* START *

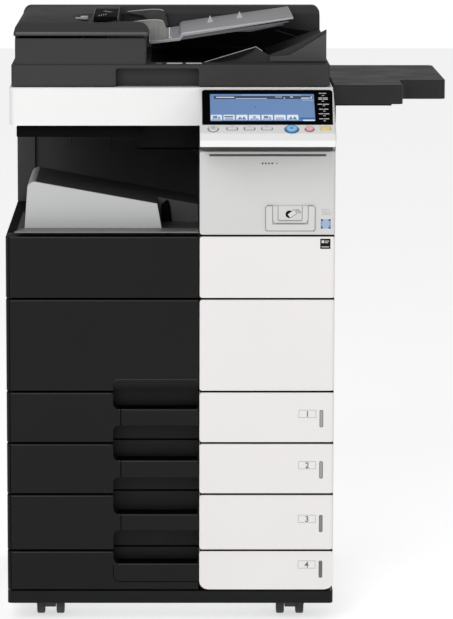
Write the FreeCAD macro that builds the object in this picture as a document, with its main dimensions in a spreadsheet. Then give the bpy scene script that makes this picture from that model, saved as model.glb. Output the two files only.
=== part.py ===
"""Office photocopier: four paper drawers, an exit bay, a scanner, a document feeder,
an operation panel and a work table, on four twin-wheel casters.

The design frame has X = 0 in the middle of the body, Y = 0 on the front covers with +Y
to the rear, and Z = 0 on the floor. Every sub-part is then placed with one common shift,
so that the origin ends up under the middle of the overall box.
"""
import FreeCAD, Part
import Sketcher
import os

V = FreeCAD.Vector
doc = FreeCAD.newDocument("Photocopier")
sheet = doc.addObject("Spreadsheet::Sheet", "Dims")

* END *
* START *

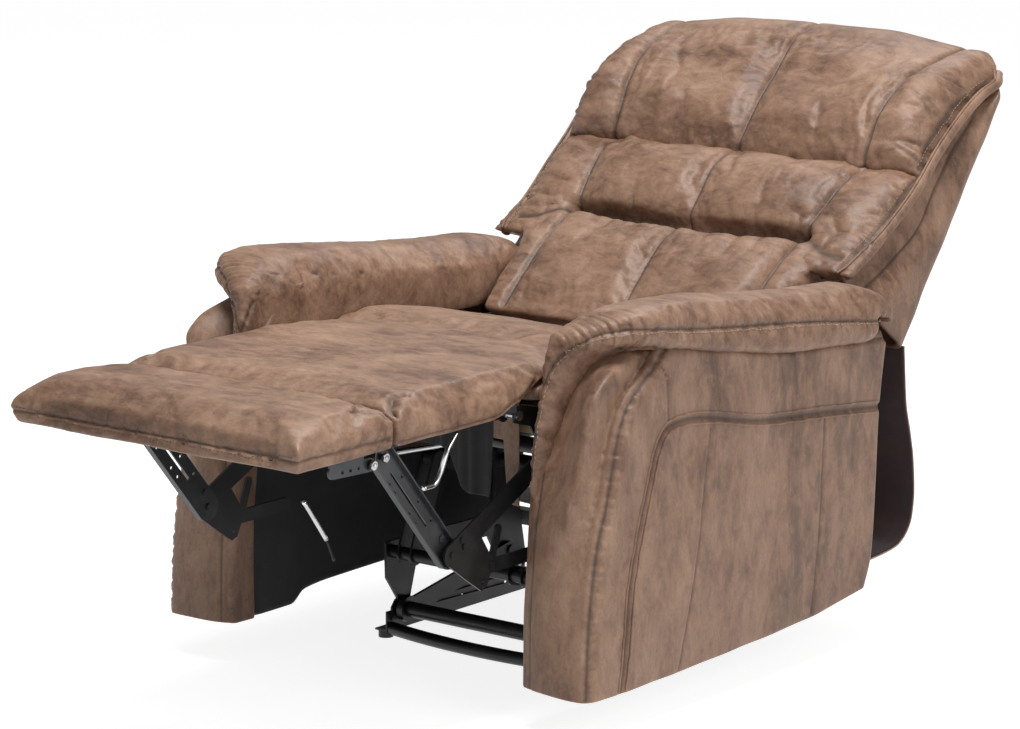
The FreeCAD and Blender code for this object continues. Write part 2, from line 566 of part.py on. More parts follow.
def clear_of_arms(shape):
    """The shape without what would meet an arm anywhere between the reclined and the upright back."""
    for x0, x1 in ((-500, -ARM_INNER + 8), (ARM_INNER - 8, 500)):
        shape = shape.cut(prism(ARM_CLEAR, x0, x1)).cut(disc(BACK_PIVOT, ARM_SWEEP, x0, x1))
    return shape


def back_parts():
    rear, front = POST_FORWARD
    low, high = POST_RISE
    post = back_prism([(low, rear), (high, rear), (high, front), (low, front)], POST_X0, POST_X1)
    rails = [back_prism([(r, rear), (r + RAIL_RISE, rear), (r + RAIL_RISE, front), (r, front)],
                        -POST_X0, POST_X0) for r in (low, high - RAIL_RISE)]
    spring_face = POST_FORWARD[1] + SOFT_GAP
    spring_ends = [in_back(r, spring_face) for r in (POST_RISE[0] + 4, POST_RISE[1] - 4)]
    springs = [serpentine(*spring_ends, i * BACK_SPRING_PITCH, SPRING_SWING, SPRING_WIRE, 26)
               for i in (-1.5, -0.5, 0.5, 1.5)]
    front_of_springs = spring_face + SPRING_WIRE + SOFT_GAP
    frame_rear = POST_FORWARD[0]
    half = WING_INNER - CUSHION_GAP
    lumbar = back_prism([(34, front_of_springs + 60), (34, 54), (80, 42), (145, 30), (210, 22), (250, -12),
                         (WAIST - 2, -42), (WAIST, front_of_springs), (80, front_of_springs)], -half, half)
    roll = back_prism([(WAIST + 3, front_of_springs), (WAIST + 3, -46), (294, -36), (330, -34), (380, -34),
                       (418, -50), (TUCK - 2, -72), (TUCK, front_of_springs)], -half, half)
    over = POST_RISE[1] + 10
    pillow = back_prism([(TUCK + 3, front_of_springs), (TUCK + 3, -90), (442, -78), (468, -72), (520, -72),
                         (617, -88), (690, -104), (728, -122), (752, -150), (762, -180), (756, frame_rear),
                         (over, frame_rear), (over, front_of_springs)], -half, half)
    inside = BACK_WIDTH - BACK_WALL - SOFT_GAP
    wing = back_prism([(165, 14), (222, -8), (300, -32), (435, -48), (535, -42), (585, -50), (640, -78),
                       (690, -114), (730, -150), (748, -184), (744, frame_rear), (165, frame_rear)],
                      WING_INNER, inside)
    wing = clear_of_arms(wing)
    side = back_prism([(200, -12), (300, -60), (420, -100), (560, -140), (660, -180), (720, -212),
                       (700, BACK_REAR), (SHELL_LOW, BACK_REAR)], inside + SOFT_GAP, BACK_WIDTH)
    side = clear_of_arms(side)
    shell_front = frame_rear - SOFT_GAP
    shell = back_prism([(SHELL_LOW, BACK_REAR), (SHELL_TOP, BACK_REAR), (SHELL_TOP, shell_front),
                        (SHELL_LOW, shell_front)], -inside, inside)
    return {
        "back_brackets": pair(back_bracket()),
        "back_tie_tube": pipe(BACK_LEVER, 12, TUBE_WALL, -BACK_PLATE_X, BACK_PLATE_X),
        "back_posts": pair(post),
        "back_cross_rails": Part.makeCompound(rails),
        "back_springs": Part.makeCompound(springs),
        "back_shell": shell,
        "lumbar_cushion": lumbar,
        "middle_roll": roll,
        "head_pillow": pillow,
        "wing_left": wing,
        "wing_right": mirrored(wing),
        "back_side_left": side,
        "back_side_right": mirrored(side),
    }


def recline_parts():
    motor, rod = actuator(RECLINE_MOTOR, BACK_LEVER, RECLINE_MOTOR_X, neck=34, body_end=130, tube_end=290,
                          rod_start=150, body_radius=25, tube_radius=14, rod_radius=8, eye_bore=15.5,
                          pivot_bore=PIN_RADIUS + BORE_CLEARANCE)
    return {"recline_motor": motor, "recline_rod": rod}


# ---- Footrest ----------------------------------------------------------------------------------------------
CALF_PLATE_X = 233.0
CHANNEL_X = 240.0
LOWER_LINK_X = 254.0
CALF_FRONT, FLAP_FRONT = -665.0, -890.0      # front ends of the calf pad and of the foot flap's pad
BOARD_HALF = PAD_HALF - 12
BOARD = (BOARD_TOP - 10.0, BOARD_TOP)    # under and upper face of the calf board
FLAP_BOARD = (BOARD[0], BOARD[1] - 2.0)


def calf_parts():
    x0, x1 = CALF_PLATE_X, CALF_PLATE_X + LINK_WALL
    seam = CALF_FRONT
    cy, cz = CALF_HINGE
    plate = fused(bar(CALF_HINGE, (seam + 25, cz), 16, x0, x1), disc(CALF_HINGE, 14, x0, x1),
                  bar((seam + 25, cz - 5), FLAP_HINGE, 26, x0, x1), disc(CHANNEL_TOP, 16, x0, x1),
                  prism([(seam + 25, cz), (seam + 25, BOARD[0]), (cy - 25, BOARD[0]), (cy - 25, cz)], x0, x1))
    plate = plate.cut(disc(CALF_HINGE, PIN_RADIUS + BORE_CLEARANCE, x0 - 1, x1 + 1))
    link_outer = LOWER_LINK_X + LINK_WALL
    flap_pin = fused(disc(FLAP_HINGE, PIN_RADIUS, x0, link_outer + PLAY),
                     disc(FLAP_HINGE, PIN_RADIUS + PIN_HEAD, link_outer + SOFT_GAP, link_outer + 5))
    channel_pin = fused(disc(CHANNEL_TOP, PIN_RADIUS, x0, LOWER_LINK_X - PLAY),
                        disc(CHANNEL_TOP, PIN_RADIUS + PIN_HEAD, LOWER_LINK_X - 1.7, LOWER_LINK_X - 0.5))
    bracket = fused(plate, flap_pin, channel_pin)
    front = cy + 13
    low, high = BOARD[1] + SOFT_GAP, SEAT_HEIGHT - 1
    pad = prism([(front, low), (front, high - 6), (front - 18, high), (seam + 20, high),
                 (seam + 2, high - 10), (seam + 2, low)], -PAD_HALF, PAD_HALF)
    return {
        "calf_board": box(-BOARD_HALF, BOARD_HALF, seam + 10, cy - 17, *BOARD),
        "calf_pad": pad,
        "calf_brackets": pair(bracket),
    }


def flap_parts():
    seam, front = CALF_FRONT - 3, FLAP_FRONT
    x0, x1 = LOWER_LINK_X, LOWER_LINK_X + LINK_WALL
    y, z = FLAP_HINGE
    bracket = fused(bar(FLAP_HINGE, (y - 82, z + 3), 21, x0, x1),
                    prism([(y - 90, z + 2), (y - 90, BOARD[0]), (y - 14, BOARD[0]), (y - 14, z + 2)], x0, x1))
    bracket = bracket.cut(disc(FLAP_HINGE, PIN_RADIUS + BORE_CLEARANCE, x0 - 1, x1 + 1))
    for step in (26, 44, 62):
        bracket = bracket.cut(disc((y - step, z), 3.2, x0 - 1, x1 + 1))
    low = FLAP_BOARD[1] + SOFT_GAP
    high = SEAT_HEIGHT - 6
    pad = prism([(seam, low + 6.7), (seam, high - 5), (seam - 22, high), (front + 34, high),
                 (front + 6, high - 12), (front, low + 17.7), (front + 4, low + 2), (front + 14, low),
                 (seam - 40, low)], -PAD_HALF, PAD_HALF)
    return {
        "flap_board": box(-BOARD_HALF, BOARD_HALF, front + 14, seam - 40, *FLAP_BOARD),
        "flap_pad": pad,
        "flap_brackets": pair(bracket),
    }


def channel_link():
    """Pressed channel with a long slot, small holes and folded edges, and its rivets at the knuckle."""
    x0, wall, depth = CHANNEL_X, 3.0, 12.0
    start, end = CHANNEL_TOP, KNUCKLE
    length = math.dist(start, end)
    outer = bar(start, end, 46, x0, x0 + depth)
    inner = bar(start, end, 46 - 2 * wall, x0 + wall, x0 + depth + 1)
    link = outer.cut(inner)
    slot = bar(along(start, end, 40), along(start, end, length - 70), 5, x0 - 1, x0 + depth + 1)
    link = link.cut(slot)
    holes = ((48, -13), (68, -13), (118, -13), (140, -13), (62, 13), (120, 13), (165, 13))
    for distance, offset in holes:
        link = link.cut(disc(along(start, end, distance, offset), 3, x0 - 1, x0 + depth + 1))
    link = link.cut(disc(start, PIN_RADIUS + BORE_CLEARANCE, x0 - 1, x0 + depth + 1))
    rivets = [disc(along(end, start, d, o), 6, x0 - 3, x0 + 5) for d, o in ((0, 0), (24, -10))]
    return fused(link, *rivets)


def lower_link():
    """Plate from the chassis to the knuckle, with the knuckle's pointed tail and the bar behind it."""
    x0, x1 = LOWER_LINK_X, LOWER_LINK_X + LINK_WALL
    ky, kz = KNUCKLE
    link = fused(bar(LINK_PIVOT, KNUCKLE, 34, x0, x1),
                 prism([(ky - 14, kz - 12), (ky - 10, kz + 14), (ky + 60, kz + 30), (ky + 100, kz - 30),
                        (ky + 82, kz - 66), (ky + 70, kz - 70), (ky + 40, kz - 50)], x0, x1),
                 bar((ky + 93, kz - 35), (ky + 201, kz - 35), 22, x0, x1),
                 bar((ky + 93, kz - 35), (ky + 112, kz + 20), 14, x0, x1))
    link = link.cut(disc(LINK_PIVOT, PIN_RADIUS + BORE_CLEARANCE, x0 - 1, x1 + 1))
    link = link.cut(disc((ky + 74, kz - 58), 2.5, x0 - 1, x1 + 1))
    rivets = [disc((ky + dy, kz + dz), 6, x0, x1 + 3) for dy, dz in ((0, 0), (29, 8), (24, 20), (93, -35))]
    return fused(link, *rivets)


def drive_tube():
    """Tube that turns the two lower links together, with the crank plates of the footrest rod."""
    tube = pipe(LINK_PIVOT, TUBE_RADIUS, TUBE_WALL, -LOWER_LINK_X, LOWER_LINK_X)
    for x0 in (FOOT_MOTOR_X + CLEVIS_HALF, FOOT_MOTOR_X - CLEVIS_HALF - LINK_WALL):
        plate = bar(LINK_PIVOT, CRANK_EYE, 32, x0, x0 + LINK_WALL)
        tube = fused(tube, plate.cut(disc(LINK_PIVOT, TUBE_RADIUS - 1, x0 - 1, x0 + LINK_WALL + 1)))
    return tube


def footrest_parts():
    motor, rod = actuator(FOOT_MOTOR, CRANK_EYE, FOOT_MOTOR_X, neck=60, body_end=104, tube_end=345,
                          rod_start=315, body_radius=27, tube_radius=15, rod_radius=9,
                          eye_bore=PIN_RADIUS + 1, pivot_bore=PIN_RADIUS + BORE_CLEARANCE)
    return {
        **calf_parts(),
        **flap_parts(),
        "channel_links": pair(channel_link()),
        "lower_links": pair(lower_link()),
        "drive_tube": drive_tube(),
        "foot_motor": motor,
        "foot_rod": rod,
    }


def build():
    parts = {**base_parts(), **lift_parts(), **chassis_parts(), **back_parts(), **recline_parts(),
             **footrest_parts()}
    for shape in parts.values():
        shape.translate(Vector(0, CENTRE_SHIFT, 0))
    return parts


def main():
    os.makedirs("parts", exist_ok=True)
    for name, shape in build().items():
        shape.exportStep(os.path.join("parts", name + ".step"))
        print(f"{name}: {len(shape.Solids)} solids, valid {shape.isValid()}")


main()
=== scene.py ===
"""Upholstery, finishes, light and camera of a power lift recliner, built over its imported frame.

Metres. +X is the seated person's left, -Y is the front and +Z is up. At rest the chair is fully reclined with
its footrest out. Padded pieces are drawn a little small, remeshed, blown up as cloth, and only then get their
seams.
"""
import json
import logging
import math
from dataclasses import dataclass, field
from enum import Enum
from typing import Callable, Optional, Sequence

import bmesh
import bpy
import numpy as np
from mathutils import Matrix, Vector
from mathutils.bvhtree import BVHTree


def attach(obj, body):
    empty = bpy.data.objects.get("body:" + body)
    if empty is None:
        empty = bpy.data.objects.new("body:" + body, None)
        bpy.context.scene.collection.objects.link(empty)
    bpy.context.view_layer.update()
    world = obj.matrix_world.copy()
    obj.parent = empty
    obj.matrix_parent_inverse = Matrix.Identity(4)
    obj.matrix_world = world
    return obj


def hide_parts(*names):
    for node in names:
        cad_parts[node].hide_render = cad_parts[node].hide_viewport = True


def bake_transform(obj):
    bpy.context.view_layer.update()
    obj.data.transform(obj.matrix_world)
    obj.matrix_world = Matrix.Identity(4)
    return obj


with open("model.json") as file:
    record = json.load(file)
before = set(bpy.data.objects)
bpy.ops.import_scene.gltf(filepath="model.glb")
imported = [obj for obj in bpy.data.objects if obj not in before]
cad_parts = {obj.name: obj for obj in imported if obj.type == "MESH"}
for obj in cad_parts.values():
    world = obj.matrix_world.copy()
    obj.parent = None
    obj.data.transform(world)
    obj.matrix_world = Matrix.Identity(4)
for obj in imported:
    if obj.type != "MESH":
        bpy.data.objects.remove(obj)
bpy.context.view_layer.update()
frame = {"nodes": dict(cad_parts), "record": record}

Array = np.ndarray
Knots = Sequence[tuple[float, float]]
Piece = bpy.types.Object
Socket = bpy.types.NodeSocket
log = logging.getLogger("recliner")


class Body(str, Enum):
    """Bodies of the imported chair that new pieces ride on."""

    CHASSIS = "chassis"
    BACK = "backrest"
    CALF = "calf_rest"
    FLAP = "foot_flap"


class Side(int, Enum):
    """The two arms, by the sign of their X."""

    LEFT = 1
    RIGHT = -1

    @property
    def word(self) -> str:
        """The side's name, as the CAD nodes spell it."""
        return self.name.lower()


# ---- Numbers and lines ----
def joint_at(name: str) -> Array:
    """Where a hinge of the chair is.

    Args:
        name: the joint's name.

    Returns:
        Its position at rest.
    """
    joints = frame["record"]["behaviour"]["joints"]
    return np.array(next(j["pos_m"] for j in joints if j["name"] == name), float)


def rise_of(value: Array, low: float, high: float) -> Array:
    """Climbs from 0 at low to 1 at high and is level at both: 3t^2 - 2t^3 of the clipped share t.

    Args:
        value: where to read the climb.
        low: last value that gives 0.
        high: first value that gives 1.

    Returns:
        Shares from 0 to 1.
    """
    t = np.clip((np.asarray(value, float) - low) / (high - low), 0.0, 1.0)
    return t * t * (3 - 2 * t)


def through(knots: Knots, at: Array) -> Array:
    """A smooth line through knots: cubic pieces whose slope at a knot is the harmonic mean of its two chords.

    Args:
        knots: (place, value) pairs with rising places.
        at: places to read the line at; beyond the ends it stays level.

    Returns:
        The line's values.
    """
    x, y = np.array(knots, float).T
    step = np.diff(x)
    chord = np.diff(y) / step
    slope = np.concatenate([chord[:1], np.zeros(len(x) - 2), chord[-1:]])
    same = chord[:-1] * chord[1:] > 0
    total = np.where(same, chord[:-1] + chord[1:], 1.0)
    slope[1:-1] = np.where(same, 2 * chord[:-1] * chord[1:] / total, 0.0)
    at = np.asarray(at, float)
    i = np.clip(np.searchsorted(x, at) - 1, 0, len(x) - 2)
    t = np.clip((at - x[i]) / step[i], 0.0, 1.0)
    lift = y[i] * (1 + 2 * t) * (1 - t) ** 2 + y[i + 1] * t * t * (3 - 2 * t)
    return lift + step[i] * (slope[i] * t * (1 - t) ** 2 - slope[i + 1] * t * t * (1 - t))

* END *
* START *

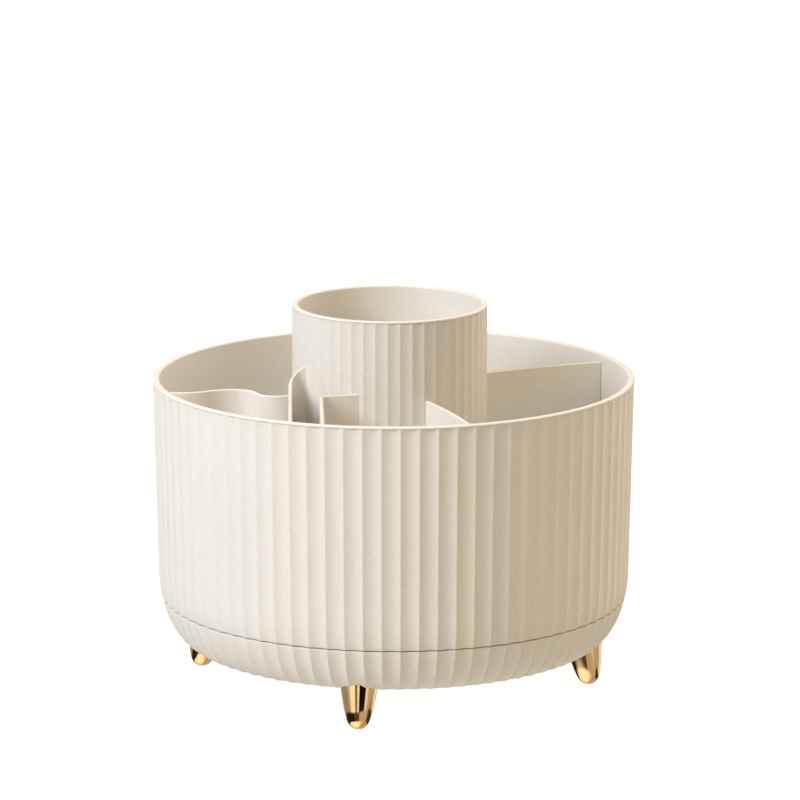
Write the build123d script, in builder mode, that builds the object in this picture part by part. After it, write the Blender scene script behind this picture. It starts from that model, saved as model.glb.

* END *

WHAT YOU WILL DO: Copy out precisely the lines that begin at the line containing "The FreeCAD and" and end at the line containing "return shape", including both; write nothing else.

RESULT OF THIS EXERCISE:
The FreeCAD and Blender code for this object continues. Write part 2, from line 566 of part.py on. More parts follow.
def clear_of_arms(shape):
    """The shape without what would meet an arm anywhere between the reclined and the upright back."""
    for x0, x1 in ((-500, -ARM_INNER + 8), (ARM_INNER - 8, 500)):
        shape = shape.cut(prism(ARM_CLEAR, x0, x1)).cut(disc(BACK_PIVOT, ARM_SWEEP, x0, x1))
    return shape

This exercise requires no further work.